2. Create a Realistic Budget (The Plan of Attack):
- The 50/30/20 Rule: This popular rule suggests allocating your after-tax income as follows:
- 50% Needs: Essentials like housing, food, transportation, utilities, and insurance.
- 30% Wants: Non-essentials like dining out, entertainment, hobbies, and subscriptions.
- 20% Savings and Debt Repayment: Contributing to savings, investments, and paying down debts (credit cards, loans).
- The Zero-Based Budget: Allocate every dollar of your income to a specific category. If your income is $3,000, your budget should account for all $3,000, leaving you with zero. This ensures you’re being intentional with every dollar.
- Adjust to Your Needs: These are guidelines, not rigid rules. Adapt them to your personal circumstances and financial goals.

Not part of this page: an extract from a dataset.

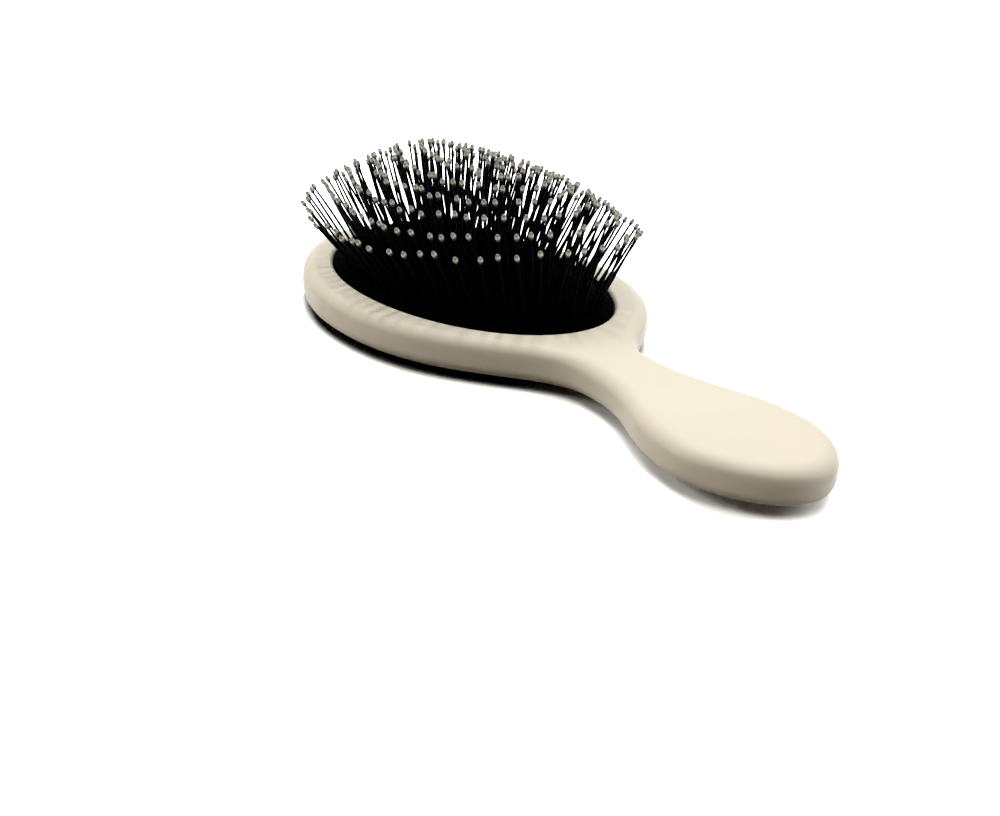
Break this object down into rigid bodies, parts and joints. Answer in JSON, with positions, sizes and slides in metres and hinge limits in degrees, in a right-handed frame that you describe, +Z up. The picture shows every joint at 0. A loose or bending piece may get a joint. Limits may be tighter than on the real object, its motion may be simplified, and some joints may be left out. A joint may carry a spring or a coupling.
{
  "type": "oval cushion brush",
  "caption": "Oval hairbrush with a short spoon-shaped handle, a soft-touch shell and a domed black rubber pad that carries fanned, ball-tipped pins.",
  "frame": {"origin": "under the middle of the brush's length and width, on the surface that its back lies on", "axes": "+X along the brush to the end of the handle, +Y across, +Z up through the pins"},
  "size_m": [0.1378, 0.062, 0.0323],
  "materials": {
    "shell": "cream soft-touch coating, satin",
    "back": "cream soft-touch coating, satin",
    "pad": "matt black rubber",
    "pins": "black nylon, satin",
    "tips": "grey-beige epoxy drops, satin"
  },
  "bodies": {
    "root": {"front_shell": "shell", "back_shell": "back", "cushion_edge": "pad"},
    "pad_middle": {"pins_middle_row": "pins"},
    "pad_row1": {"pins_row1_arc1": "pins", "pins_row1_arc2": "pins", "pins_row1_arc3": "pins", "pins_row1_arc4": "pins", "pins_row1_arc5": "pins", "pins_row1_arc6": "pins"},
    "pad_row2": {"pins_row2_arc1": "pins", "pins_row2_arc2": "pins", "pins_row2_arc3": "pins", "pins_row2_arc4": "pins", "pins_row2_arc5": "pins", "pins_row2_arc6": "pins"},
    "pad_row3": {"pins_row3_arc1": "pins", "pins_row3_arc2": "pins", "pins_row3_arc3": "pins", "pins_row3_arc4": "pins"},
    "pad_row4": {"pins_row4_arc1": "pins", "pins_row4_arc2": "pins", "pins_row4_arc3": "pins", "pins_row4_arc4": "pins"},
    "pad_row5": {"pins_row5_arc1": "pins", "pins_row5_arc2": "pins", "pins_row5_arc3": "pins", "pins_row5_arc4": "pins"},
    "pad_row6": {"pins_row6_arc1": "pins", "pins_row6_arc2": "pins"}
  },
  "joints": [
    {"name": "press_middle", "type": "slide", "parent": "root", "child": "pad_middle", "axis": [0, 0, 1], "range_m": [-0.0045, 0], "stiffness_N_per_m": 400},
    {"name": "press_row1", "type": "slide", "parent": "root", "child": "pad_row1", "axis": [0, 0, 1], "range_m": [-0.00107, 0], "stiffness_N_per_m": 400},
    {"name": "press_row2", "type": "slide", "parent": "root", "child": "pad_row2", "axis": [0, 0, 1], "range_m": [-0.00221, 0], "stiffness_N_per_m": 400},
    {"name": "press_row3", "type": "slide", "parent": "root", "child": "pad_row3", "axis": [0, 0, 1], "range_m": [-0.0031, 0], "stiffness_N_per_m": 400},
    {"name": "press_row4", "type": "slide", "parent": "root", "child": "pad_row4", "axis": [0, 0, 1], "range_m": [-0.00377, 0], "stiffness_N_per_m": 400},
    {"name": "press_row5", "type": "slide", "parent": "root", "child": "pad_row5", "axis": [0, 0, 1], "range_m": [-0.00421, 0], "stiffness_N_per_m": 400},
    {"name": "press_row6", "type": "slide", "parent": "root", "child": "pad_row6", "axis": [0, 0, 1], "range_m": [-0.00445, 0], "stiffness_N_per_m": 400}
  ],
  "couplings": [
    {"joint": "press_row1", "follows": "press_middle", "ratio": 0.2376},
    {"joint": "press_row2", "follows": "press_middle", "ratio": 0.4904},
    {"joint": "press_row3", "follows": "press_middle", "ratio": 0.6891},
    {"joint": "press_row4", "follows": "press_middle", "ratio": 0.8362},
    {"joint": "press_row5", "follows": "press_middle", "ratio": 0.9344},
    {"joint": "press_row6", "follows": "press_middle", "ratio": 0.9878}
  ]
}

3. Identify and Cut Unnecessary Expenses (The Low-Hanging Fruit):
- Analyze Your Spending: Once you’ve tracked your spending for a month, pinpoint areas where you’re overspending.
- Question Your "Wants": Do you really need that daily coffee from a cafe? Could you cancel a streaming subscription you rarely use?
- Find Alternatives: Explore cheaper alternatives to your existing habits. Pack your lunch instead of eating out. Look for free entertainment options in your community.
4. Prioritize Debt Repayment (The Albatross Around Your Neck):
- High-Interest Debt First: Focus on paying off credit card debt first, as it typically carries the highest interest rates.
- Debt Snowball Method: Pay off the smallest debt first for quick wins and motivation.
- Consider Debt Consolidation: Explore options like balance transfer credit cards or personal loans to consolidate high-interest debt at a lower rate.
5. Build an Emergency Fund (The Safety Net):
- Start Small: Even small contributions add up over time. Aim for $1,000 initially.
- Automate Savings: Set up automatic transfers from your checking account to your savings account each month.
- Gradually Increase: Work towards having 3-6 months of living expenses saved in your emergency fund.
6. Review and Adjust Regularly (The Ongoing Process):
- Life Happens: Unexpected expenses and changes in income are inevitable.
- Monthly Review: Review your budget at the end of each month to see how you performed and make adjustments as needed.
- Adapt to Change: As your income, expenses, and financial goals evolve, your budget should evolve with them.
Small Changes, Big Impact:
Breaking the paycheck-to-paycheck cycle requires discipline and commitment, but it’s achievable with these simple budgeting strategies. Remember that even small changes can have a significant impact on your financial well-being. By taking control of your finances, you can alleviate stress, build a more secure future, and ultimately, achieve financial freedom. So, start today, track your spending, create a budget, and take the first step towards a brighter financial future. You deserve it!